Ela faz isso ao diminuir o efeito de enzimas presentes no corpo do animal e que estão diretamente ligadas à flatulência de bois e vacas. A ideia é que essa molécula seja incluída em rações e, com isso, diminuir em até 70% a emissão de metano dos rebanhos.
Pecuária e agricultura: vilões do clima
Por mais que iniciativas do tipo tenham sucesso, é impossível não mencionar que o agronegócio em escala industrial tem enorme contribuição — direta e indireta — para a emissão de gases geradores do efeito estufa, como o dióxido de carbono, o metano e o óxido nitroso.
No caso da pecuária, em específico, a estimativa é que a atividade seja responsável 14,5% das emissões desses gases em decorrência da atividade humana. Os dados são da agência das Nações Unidas para a Alimentação e a Agricultura (FAO).
Agricultura e pecuária, por sua vez, também se destacam negativamente quando o tema é óxido nitroso, sendo responsáveis por 66% das emissões desses gases na atmosfera, segundo dados do Programa das Nações Unidas para o Meio Ambiente (Unep). Aqui, é considerado o processo como um todo, desde a produção de fertilizantes, manejo de esterco e da criação em si.
Além disso, há de se considerar outros pontos. A produção de ração animal, por exemplo, incentiva a adoção de monoculturas - como para a produção de soja - em grandes áreas, o que empobrece o solo.
A derrubada de mata nativa para a instalação de lavouras e pastos, por sua vez, representa um dano duplo, já que retira-se vegetação capaz de capturar o carbono da atmosfera para, no lugar, desempenhar atividades que aumentam a emissão de gases.

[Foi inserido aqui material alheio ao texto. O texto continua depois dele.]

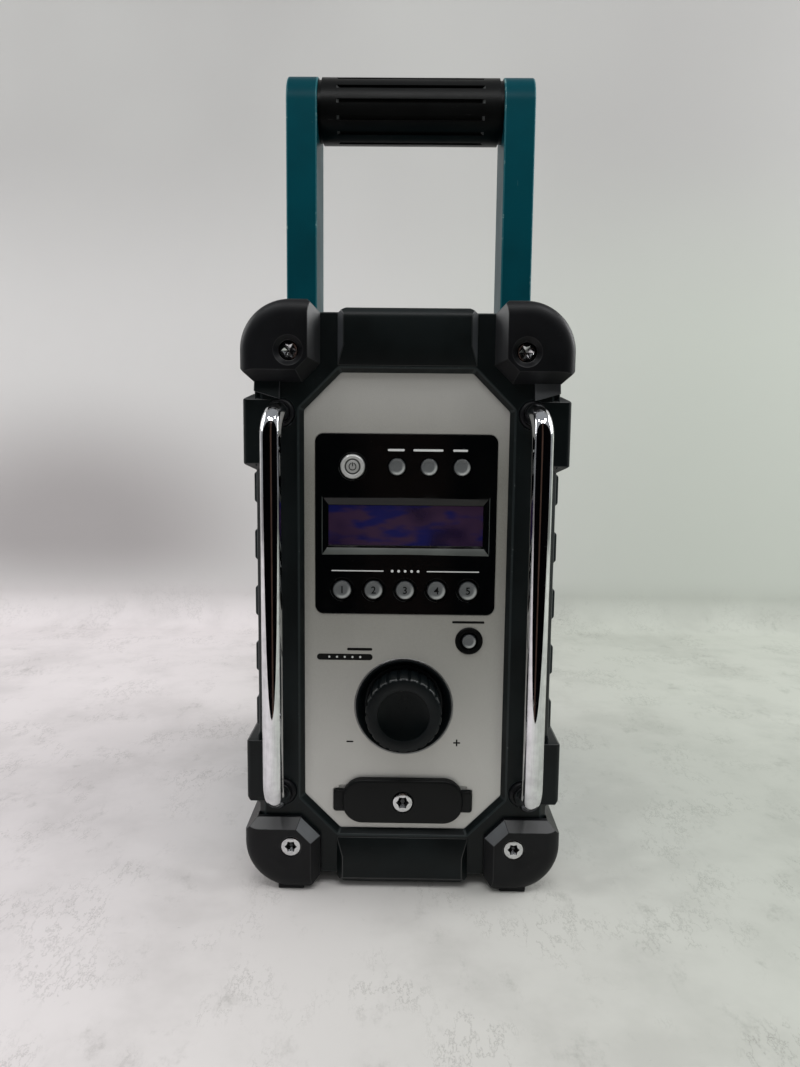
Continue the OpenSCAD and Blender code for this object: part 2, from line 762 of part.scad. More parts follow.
// Walls of the tray, and its back plate with the sleeve of the cover screw
module jack_tray() color(BLACK) {
    side_wall = 3;
    plate_y = tray_back_y - tray_wall;
    difference() {
        opening_block(side_wall, panel_back_y, plate_y - EPS);
        opening_block(0, panel_back_y - 1, plate_y + 1);
    }
    difference() {
        union() {
            opening_block(side_wall, plate_y, tray_back_y);
            rod_y(5, tray_back_y - EPS, tray_back_y + 7, 0, cover_z);
        }
        for (x = [-socket_x, socket_x])
            rod_y(socket_r + 0.05, plate_y - 1, tray_back_y + 1, x, cover_z);
        rod_y(screw_hole_r, plate_y - 1, tray_back_y + 8, 0, cover_z);
    }
}

// Front sleeve and square body of a socket, half the body's size to each side
module socket_body(x, half, depth) {
    rod_y(socket_r, tray_back_y - 3.5, tray_back_y + 1, x, cover_z);
    block([x - half, tray_back_y + EPS, cover_z - half], [x + half, tray_back_y + depth, cover_z + half]);
}

module aux_socket() color(STEEL) difference() {
    socket_body(-socket_x, 6, 13);
    rod_y(jack_r, tray_back_y - 5, tray_back_y + 10.5, -socket_x, cover_z);
}

module dc_socket() color(GLOSS) {
    barrel_r = 3.1;
    pin_r = 1;
    difference() {
        socket_body(socket_x, 6.5, 12);
        rod_y(barrel_r, tray_back_y - 5, tray_back_y + 9, socket_x, cover_z);
        rod_y(pin_r + EPS, tray_back_y + 8, tray_back_y + 13, socket_x, cover_z);
    }
    // centre pin, held in the back wall
    rod_y(pin_r, tray_back_y - 2, tray_back_y + 12, socket_x, cover_z);
}

// ---- Housing, speakers ----

// Half of the housing's outline on the +X side, drawn in by inset
module housing_outline(inset = 0) {
    r = housing_r - inset;
    x = housing_x - inset;
    z0 = housing_bottom + inset;
    shoulder = shoulder_z - inset;
    translate([0, z0]) square([x - r, r + 1]);
    translate([0, z0 + r]) square([x, shoulder - z0 - r]);
    translate([x - r, z0 + r]) circle(r = r);
    translate([0, z0 + r]) square([block_x - inset, block_top - inset - z0 - r]);
}

// Raised rib along the side of the housing
module housing_rib(z) along_y(frame_back_y + 8, rear_back_y - 8)
    polygon([[housing_x - 1, z - 5], [housing_x, z - 5], [housing_x + 1.8, z - 3.4],
        [housing_x + 1.8, z + 3.4], [housing_x, z + 5], [housing_x - 1, z + 5]]);

// Right half shell between the frames, open towards the left half
module housing_half() difference() {
    union() {
        difference() {
            along_y(frame_back_y, rear_back_y) difference() {
                housing_outline();
                housing_outline(housing_wall);
                translate([-housing_x, 0]) square([housing_x, body_h]);
            }
            rod_x(speaker_r, housing_x - 10, housing_x + 1, speaker_y, speaker_z);
        }
        // boss of the handle pivot
        rod_x(11, block_x - 9, arm_inner - GAP, 0, pivot_z);
        for (z = housing_rib_z) housing_rib(z);
    }
    rod_x(bolt_r + 0.02, block_x - 10, arm_inner + 1, 0, pivot_z);
}

// The right half also carries the antenna socket
module right_housing() color(TEAL) difference() {
    housing_half();
    rod_z(5.05, block_top - 10, block_top + 1, antenna_x, antenna_y);
}

module left_housing() color(TEAL) mirror([1, 0, 0]) housing_half();

module grille_disc() turned_x(speaker_y, speaker_z)
    polygon([[0, housing_x + 0.4], [speaker_r - 1, housing_x + 0.4], [speaker_r - 1, housing_x],
        [grille_r, housing_x], [grille_r, housing_x + 1.6], [grille_r - 1.4, housing_x + grille_out],
        [speaker_r + 1.5, housing_x + grille_out], [speaker_r - 1, housing_x + 1.6],
        [0, housing_x + 1.6]]);

// Square surround with a round perforated grille in its middle
module grille() color(BLACK) difference() {
    hole_r = 2.3;
    hole_pitch = 7.4;
    rings = 5;
    frame_half = grille_r + 9;
    corner_hole = frame_half - 9;
    cut = 16;
    union() {
        difference() {
            translate([housing_x, speaker_y, 0]) rotate([90, 0, 90]) linear_extrude(grille_out - 0.8)
                cut_corners(frame_half, speaker_z - frame_half, speaker_z + frame_half, cut);
            rod_x(grille_r - 1, housing_x - 1, housing_x + 4, speaker_y, speaker_z);
        }
        grille_disc();
    }
    // countersunk corner screws of the surround
    for (y = [-corner_hole, corner_hole], z = [-corner_hole, corner_hole])
        rod_x(hole_r, housing_x + 1, housing_x + 4, speaker_y + y, speaker_z + z);
    for (ring = [0:rings], i = [0:max(0, 6 * ring - 1)])
        let (a = ring == 0 ? 0 : i * 60 / ring)
            rod_x(hole_r, housing_x - 1, housing_x + 4, speaker_y + ring * hole_pitch * cos(a),
                speaker_z + ring * hole_pitch * sin(a));
}

module right_grille() grille();
module left_grille() mirror([1, 0, 0]) grille();

module speaker_basket() color(STEEL) {
    rim_x = housing_x - housing_wall;
    magnet_r = 27;
    bore_r = 14;
    magnet_front = rim_x - 22;
    magnet_back = rim_x - 36;
    turned_x(speaker_y, speaker_z)
        polygon([[speaker_r - 3, rim_x - 2], [speaker_r + 4, rim_x - 2], [speaker_r + 4, rim_x],
            [speaker_r - 4, rim_x], [24, magnet_front + 2], [bore_r, magnet_front + 2],
            [bore_r, magnet_front], [magnet_r - 1, magnet_front]]);
    turned_x(speaker_y, speaker_z)
        polygon([[0, magnet_back], [magnet_r, magnet_back], [magnet_r, magnet_front],
            [bore_r, magnet_front], [bore_r, magnet_back + 4], [0, magnet_back + 4]]);
}

module right_speaker_basket() speaker_basket();
module left_speaker_basket() mirror([1, 0, 0]) speaker_basket();

module speaker_cones() color(CONE) mirrored_x() {
    rim_x = housing_x - housing_wall;
    turned_x(speaker_y, speaker_z)
        polygon([[speaker_r - 1.2, rim_x + 0.2], [speaker_r - 4, rim_x + 1.6], [speaker_r - 7, rim_x],
            [12, rim_x - 16], [9, rim_x - 13.4], [0, rim_x - 11.4], [0, rim_x - 12.4],
            [9, rim_x - 14.4], [12, rim_x - 18], [speaker_r - 6.5, rim_x - 1],
            [speaker_r - 4, rim_x + 0.6], [speaker_r - 1.2, rim_x + 0.1]]);
}

// ---- Inside ----

module battery_bay() color(BLACK) {
    rim = 3;
    difference() {
        block([-bay_x, bay_front_y, bay_bottom], [bay_x, rear_face_y, bay_top]);
        block([-bay_x + bay_wall, bay_front_y + bay_wall, bay_bottom + bay_wall],
            [bay_x - bay_wall, rear_face_y + 1, bay_top - bay_wall]);
    }
    // rim behind the wall of the rear frame
    difference() {
        block([-bay_x - rim, rear_face_y - frame_wall - rim, bay_bottom - rim],
            [bay_x + rim, rear_face_y - frame_wall, bay_top + rim]);
        block([-bay_x + 1, bay_front_y, bay_bottom + 1], [bay_x - 1, rear_face_y, bay_top - 1]);
    }
}

module battery_terminals() color(BRASS) {
    back = bay_front_y + bay_wall;
    for (x = [-9, 9]) {
        block([x - 3, back, 140], [x + 3, back + 1, 160]);
        block([x - 0.5, back, 142], [x + 0.5, back + 5, 158]);
    }
}

module main_board() color(BOARD) {
    board_front_y = bay_front_y - 10;
    board_back_y = board_front_y + board_t;
    part_y = board_front_y + EPS;
    spacer_x = [-38, 38];
    spacer_z = [75, 220];
    difference() {
        union() {
            block([-46, board_front_y, 62], [46, board_back_y, 230]);
            // spacers to the battery bay
            for (x = spacer_x, z = spacer_z) rod_y(3, board_back_y - EPS, bay_front_y, x, z);
        }
        for (x = spacer_x, z = spacer_z) rod_y(1.5, board_front_y - 1, bay_front_y - 2, x, z);
    }
    // amplifier heat sink with its fins, then the transformer and four capacitors
    block([-30, board_front_y - 4, 180], [2, part_y, 210]);
    for (x = [-30:6:0]) block([x, board_front_y - 16, 180], [x + 2, part_y, 210]);
    block([-22, board_front_y - 22, 90], [14, part_y, 130]);
    for (x = [22, 36], z = [100, 118]) rod_y(5.5, board_front_y - 14, part_y, x, z);
}

module antenna_socket() color(STEEL) difference() {
    union() {
        translate([antenna_x, antenna_y, block_top]) cylinder(r = 8, h = 3, $fn = 6);
        rod_z(5, block_top - 6, block_top + 6, antenna_x, antenna_y);
    }
    rod_z(antenna_r, block_top - 4, block_top + 7, antenna_x, antenna_y);
}

// ---- Battery door ----

module battery_door() color(BLACK) difference() {
    union() {
        block([-door_x, door_y, door_bottom], [door_x, door_y + door_t - 1.5, door_top]);
        along_y(door_y, door_y + door_t) cut_corners(door_x - 5, door_bottom + 5, door_top - 5, 12);
        // hinge barrel with stub pins, and the web to the door
        rod_x(hinge_r, -lug_inner + GAP, lug_inner - GAP, hinge_y, hinge_z);
        rod_x(hinge_pin_r, -lug_outer, lug_outer, hinge_y, hinge_z);
        block([-lug_inner + GAP, door_y + 0.2, hinge_z],
            [lug_inner - GAP, door_y + 3.4, door_bottom + 1]);
        // finger rails
        for (z = [90, 100, 110])
            along_y(door_y, door_y + door_t + 1.4) rounded(26, z - 2, z + 2, 1.9);
    }
    // slot of the latch, and room for the neck of its thumb piece
    block([-latch_x - GAP, latch_slot_y, latch_z - 2],
        [latch_x + GAP, latch_slot_y + latch_slot_t, door_top + 1]);
    block([-neck_x - GAP, latch_slot_y, latch_z - 0.5],
        [neck_x + GAP, door_y + door_t + 1, latch_z + neck_h + latch_travel + 0.5]);
}

module door_latch() color(RUBBER) {
    thumb_y = door_y + door_t + 0.2;
    block([-latch_x, latch_slot_y + 0.2, latch_z],
        [latch_x, latch_slot_y + latch_slot_t - 0.2, door_top - 0.5]);
    block([-neck_x, latch_slot_y + 1, latch_z], [neck_x, thumb_y + 0.3, latch_z + neck_h]);
    block([-11, thumb_y, latch_z - 9], [11, thumb_y + 1.4, latch_z + neck_h]);
    for (z = [0.5, -3, -6.5])
        block([-9, thumb_y + 0.8, latch_z + z], [9, thumb_y + 2.2, latch_z + z + 1.4]);
}

// ---- Handle ----

module arm_outline() {
    translate([0, pivot_z]) circle(r = arm_r);
    translate([0, grip_z]) circle(r = arm_r);
    translate([-arm_r, pivot_z]) square([arm_d, grip_z - pivot_z]);
}

module handle_arm() color(TEAL) difference() {
    translate([arm_inner, 0, 0]) rotate([90, 0, 90]) linear_extrude(arm_w) arm_outline();
    rod_x(bolt_r + FIT, arm_inner - 1, arm_inner + arm_w + 1, 0, pivot_z);
    rod_x(tube_r + 0.05, arm_inner - 1, arm_inner + tube_seat, 0, grip_z);
}

module handle_arm_right() handle_arm();
module handle_arm_left() mirror([1, 0, 0]) handle_arm();

module handle_grip() color(RUBBER) difference() {
    collar = 2.2;
    slots = 12;
    slot_x = 44;
    slot_half_w = 1.2;
    slot_depth = 1.6;
    union() {
        rod_x(grip_r, -arm_inner + collar, arm_inner - collar, 0, grip_z);
        rod_x(grip_r - 1.4, -arm_inner + 0.05, arm_inner - 0.05, 0, grip_z);
        rod_x(tube_r, -arm_inner - tube_seat + 0.5, arm_inner + tube_seat - 0.5, 0, grip_z);
    }
    for (i = [0:slots - 1])
        translate([0, 0, grip_z]) rotate([i * 360 / slots, 0, 0])
            block([-slot_x, -slot_half_w, grip_r - slot_depth], [slot_x, slot_half_w, grip_r + 1]);
}

module handle_pivot_bolts() color(STEEL) mirrored_x() {
    outer = arm_inner + arm_w;
    rod_x(bolt_r, block_x - 8, outer + 1, 0, pivot_z);
    turned_x(0, pivot_z) polygon([[0, outer + GAP], [bolt_head_r, outer + GAP],
        [bolt_head_r, outer + 2], [bolt_head_r - 1.5, outer + 3.2], [0, outer + 3.2]]);
}

front_frame();
front_bumper_upper_left();
front_bumper_upper_right();
front_bumper_lower_left();
front_bumper_lower_right();
rear_frame();
rear_bumper_upper_left();
rear_bumper_upper_right();
rear_bumper_lower_left();
rear_bumper_lower_right();
bumper_screws();
left_roll_bar();
right_roll_bar();
roll_bar_grommets();
control_panel();
display_panel();
lcd_window();
lcd_module();
tune_button_ring();
knob_dish();
encoder_body();
jack_tray();
jack_cover_hub();
jack_cover_screw();
aux_socket();
dc_socket();
button_board();
left_housing();
right_housing();
left_grille();
right_grille();
left_speaker_basket();
right_speaker_basket();
speaker_cones();
battery_bay();
battery_terminals();
main_board();
antenna_socket();
rubber_feet();
handle_pivot_bolts();
power_button();
band_button();
menu_button();
info_button();
preset_button_1();
preset_button_2();
preset_button_3();
preset_button_4();
preset_button_5();
tune_button();
volume_knob();
encoder_shaft();
encoder_plunger();
jack_flap_left();
jack_flap_right();
battery_door();
door_latch();
handle_arm_left();
handle_arm_right();
handle_grip();
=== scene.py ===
"""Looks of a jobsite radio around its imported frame: modelled shells, controls and handle, and every finish.

Sizes are millimetres in the frame's own axes: +X to the right seen from the front, +Y to the back, +Z up.
A piece is modelled in millimetres and becomes metres when it is mounted on its body.
"""

import json
import logging
import math
from abc import ABC, abstractmethod
from collections.abc import Callable, Iterable, Sequence
from dataclasses import dataclass
from enum import Enum
from typing import Self

import bmesh
import bpy
from mathutils import Matrix, Vector

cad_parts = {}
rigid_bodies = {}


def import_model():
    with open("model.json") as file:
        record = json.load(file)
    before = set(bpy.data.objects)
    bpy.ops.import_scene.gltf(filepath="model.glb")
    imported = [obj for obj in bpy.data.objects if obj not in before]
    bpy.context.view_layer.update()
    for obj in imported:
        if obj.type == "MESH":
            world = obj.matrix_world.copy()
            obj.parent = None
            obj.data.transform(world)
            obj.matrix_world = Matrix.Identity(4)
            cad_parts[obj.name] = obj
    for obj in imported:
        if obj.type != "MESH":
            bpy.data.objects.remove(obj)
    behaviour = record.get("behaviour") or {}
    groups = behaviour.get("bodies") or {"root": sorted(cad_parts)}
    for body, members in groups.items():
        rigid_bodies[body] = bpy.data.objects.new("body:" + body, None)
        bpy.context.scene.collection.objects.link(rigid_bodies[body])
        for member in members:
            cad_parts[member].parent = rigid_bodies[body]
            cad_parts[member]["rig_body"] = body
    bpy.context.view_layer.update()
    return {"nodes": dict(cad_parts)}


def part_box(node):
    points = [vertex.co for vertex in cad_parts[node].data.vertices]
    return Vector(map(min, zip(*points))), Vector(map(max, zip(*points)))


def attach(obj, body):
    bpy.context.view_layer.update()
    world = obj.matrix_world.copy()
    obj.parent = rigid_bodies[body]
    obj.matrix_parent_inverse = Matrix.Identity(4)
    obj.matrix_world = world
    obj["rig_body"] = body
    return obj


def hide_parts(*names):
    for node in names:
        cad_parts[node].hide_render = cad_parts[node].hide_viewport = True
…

E, claro, há o consumo de água: para se produzir meio quilo de carne, são usados em torno de sete mil litros de água.
A solução mais viável para diminuir esses impactos, portanto, seria a adoção de atividades mais sustentáveis no campo, com a redução de rebanhos — e do consumo de carne, por tabela —, o uso de técnicas como a criação de boi solto e, claro, a preservação de áreas nativas.